Another dimension of the IMF programme, through these reforms, is to attract foreign investment and help small businesses expand. Therefore, it imposed on the state to implement an investment law that reduces the number of procedures and regulations that were imposed to establish new companies, which was in large companies’ interest because it excluded small companies before they were born. However, this law still secures lands for this investment free of charge or at low prices for certain projects, contributing to facilitating the path to corruption and favouritism. The programme also imposed reforms to laws that simplify bankruptcy and liquidation and that were supposed to stimulate foreign investment to enter the country.

IMF believes that its programme in Egypt is running successfully. It also believes that its programme has succeeded in curbing the massive deficit in the current account, which reached $20 billion in 2016 and decreased to about $8 billion and $10 billion in 2018 and 2019. However, many points can be mentioned to conclude that the “success” that the fund talks about is illusory. During the programme period, one of the most prominent issues is that Egypt’s poverty rates increased between 2015 and 2019 from 27.8 per cent to 32.5 per cent, or nearly five per cent. This increase is due to inflation resulting from the devaluation of the currency due to the floating of the exchange rate, that is, due to the measures imposed by the fund, in a country that mainly depends on imports. The value of imports reached $79 billion in 2019, and a deficit in the foreign trade of $50 billion, representing about 16 per cent of GDP.

In practice, the devaluation of the currency leads to the multiplication of imports and raises inflation rates. This happened immediately after the floatation of the pound exchange rate in Egypt, as the inflation rate rose to 29.5 per cent in 2017. This is reflected in the decline in wages’ purchasing power and directly translated into an increase in poverty rates.

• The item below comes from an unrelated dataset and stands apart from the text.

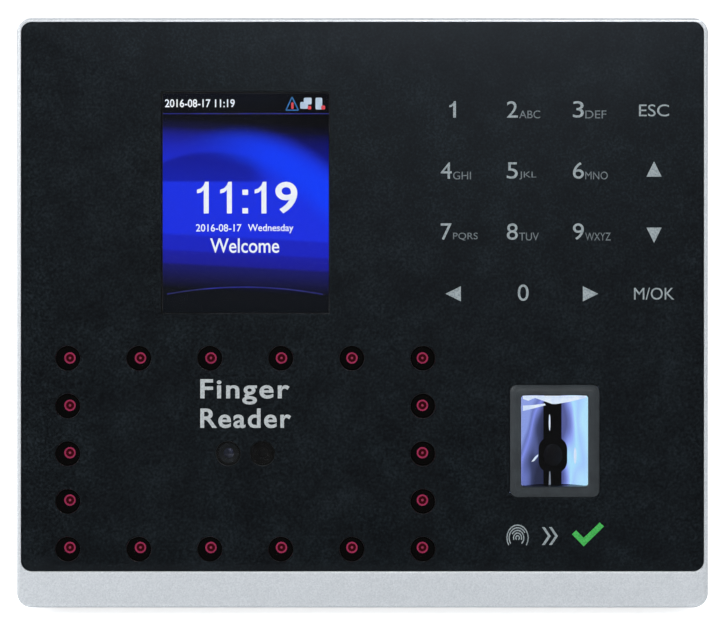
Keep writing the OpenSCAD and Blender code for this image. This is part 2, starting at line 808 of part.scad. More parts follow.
module lock_screw() {
    color("#707378") translate([0, screw_y, 0]) difference() {
        union() {
            translate([0, 0, plate_z0 - lock_head]) cylinder(h = lock_head, r = 2 * lock_r);
            translate([0, 0, plate_z0 - 1]) cylinder(h = 8.4, r = lock_r);
        }
        translate([0, 0, plate_z0 - lock_head - 0.8]) cylinder(h = lock_head, r = 1.4, $fn = 6);
    }
}

front_bezel();
front_panel();
rear_housing();
back_panel();
cable_bay();
case_screws();
lcd_window();
lcd_gasket();
lcd_glass();
lcd_backlight();
lcd_frame();
touch_key_board();
touch_electrodes();
key_controller();
lamp_filters();
lamp_sleeves();
infrared_leds();
lamp_board();
camera_windows();
colour_camera();
infrared_camera();
camera_lenses();
camera_board();
sensor_frame();
finger_prism();
sensor_housing();
sensor_light_strips();
sensor_lens();
sensor_lens_holder();
sensor_board();
carrier_plate();
board_standoffs();
main_board();
board_screws();
processor();
heat_spreader();
memory_chips();
board_capacitors();
door_relay();
coin_cell_holder();
coin_cell();
speaker();
speaker_gasket();
connector_board();
ethernet_jack();
power_jack();
terminal_blocks();
reset_switch();
reset_button();
usb_board();
usb_socket();
usb_cover();
tamper_switch();
tamper_spring();
tamper_plunger();
display_cable();
sensor_cable();
connector_cable();
wall_plate();
lock_screw();
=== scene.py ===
import math

import bmesh
import bpy
from mathutils import Matrix, Vector


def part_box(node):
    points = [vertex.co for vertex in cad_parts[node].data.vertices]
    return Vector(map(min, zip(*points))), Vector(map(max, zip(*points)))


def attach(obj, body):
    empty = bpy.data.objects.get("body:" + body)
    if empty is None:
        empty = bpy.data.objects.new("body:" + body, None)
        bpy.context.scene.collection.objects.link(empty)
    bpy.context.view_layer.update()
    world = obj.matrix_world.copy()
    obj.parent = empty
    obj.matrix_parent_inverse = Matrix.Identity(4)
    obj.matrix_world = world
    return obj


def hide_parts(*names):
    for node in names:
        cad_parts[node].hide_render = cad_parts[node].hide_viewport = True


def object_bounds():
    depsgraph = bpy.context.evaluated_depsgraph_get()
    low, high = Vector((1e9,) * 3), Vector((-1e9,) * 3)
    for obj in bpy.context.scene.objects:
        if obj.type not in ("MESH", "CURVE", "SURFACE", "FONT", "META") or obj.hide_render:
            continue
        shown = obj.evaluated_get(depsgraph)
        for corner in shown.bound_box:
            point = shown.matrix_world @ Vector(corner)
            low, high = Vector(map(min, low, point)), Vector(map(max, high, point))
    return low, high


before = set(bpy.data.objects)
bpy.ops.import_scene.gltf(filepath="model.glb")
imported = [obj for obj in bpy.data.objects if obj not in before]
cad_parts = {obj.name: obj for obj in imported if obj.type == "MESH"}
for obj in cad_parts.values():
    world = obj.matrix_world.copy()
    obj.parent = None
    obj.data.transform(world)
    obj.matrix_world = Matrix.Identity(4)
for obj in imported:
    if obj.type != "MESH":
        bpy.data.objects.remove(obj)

# Looks of the fingerprint terminal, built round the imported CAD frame.
# Shapes are drawn in millimetres, most of them in face coordinates: across, up the face, and out of it.
CAD_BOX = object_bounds()
MM = 0.001
LEAN = math.radians(12)           # lean of the face back from upright
FACE_HEIGHT = 0.1652
SLAB = 0.018                      # thickness of the front slab
WELD = 1e-6                       # distance at which doubled vertices merge, in metres
SHARP = math.radians(40)          # edges that bend more than this are corners, to be rounded
CREASE = math.radians(30)         # edges that bend more than this stay crisp to the eye
PRINT = 0.03                      # thickness of printed ink
TOUCHING = 1e-4                   # vertices closer than this, in millimetres, are one
FONT_TOUCHING = 1e-5              # the same for letters before they are scaled

bezel_low, bezel_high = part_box("front_bezel")
FOOT = Vector((0, bezel_high.y - FACE_HEIGHT * math.sin(LEAN) - SLAB * math.cos(LEAN),
               bezel_low.z + SLAB * math.sin(LEAN)))
ROOM = Matrix.Scale(MM, 4)
FACE = Matrix.Translation(FOOT) @ Matrix.Rotation(math.pi / 2 - LEAN, 4, "X") @ ROOM


# ---------------------------------------------------------------- where things are

def lowest_highest(spots):
    """The lowest and the highest corner of the box round some spots."""
    return (Vector([min(s[i] for s in spots) for i in range(3)]),
            Vector([max(s[i] for s in spots) for i in range(3)]))


def welded(node, space=FACE):
    """A copy of a CAD node's mesh with its doubled vertices merged, in millimetres of that space."""
    shape = bmesh.new()
    shape.from_mesh(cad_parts[node].data)
    bmesh.ops.remove_doubles(shape, verts=shape.verts, dist=WELD)
    bmesh.ops.transform(shape, matrix=space.inverted(), verts=shape.verts)
    return shape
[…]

These results are classic in the framework of programmes with the International Monetary Fund, which does not attach great importance to social problems arising due to its austerity policies. Instead, it is concerned with dealing with structural issues from a financial perspective without social dimensions.

IMF’s advice on social matters is limited to establishing “social safety nets” to protect the poor, meaning that it looks at “helping the poor” rather than removing the causes of their falling into poverty. Also, one of the paradoxes that result from the unbalanced relationship with the International Monetary Fund, if a balanced relationship can be established, is that it imposes a path for dealing with crises that increases dependence on the outside.

Egypt’s foreign debt amounted to $55 billion in 2015 before signing the programme with the fund. The following five years after signing the programme raised this debt to $123 billion in the second quarter of 2020. This matter constitutes a great burden on society as a whole, not only on the state treasury as the debts entail the cost of servicing them in foreign currencies, noting that previous experiences have shown that this trap does not end except by defaulting on the payment of the debt, which will put the country in the cycle of returning to seek assistance from the IMF. In contrast, net foreign direct investment, which was suffering from a deficit of $6.7 billion in 2015, declined. Still, it increased to a shortage of $8.6 billion in 2019, meaning that the IMF’s programme’s goal to attract foreign investments failed.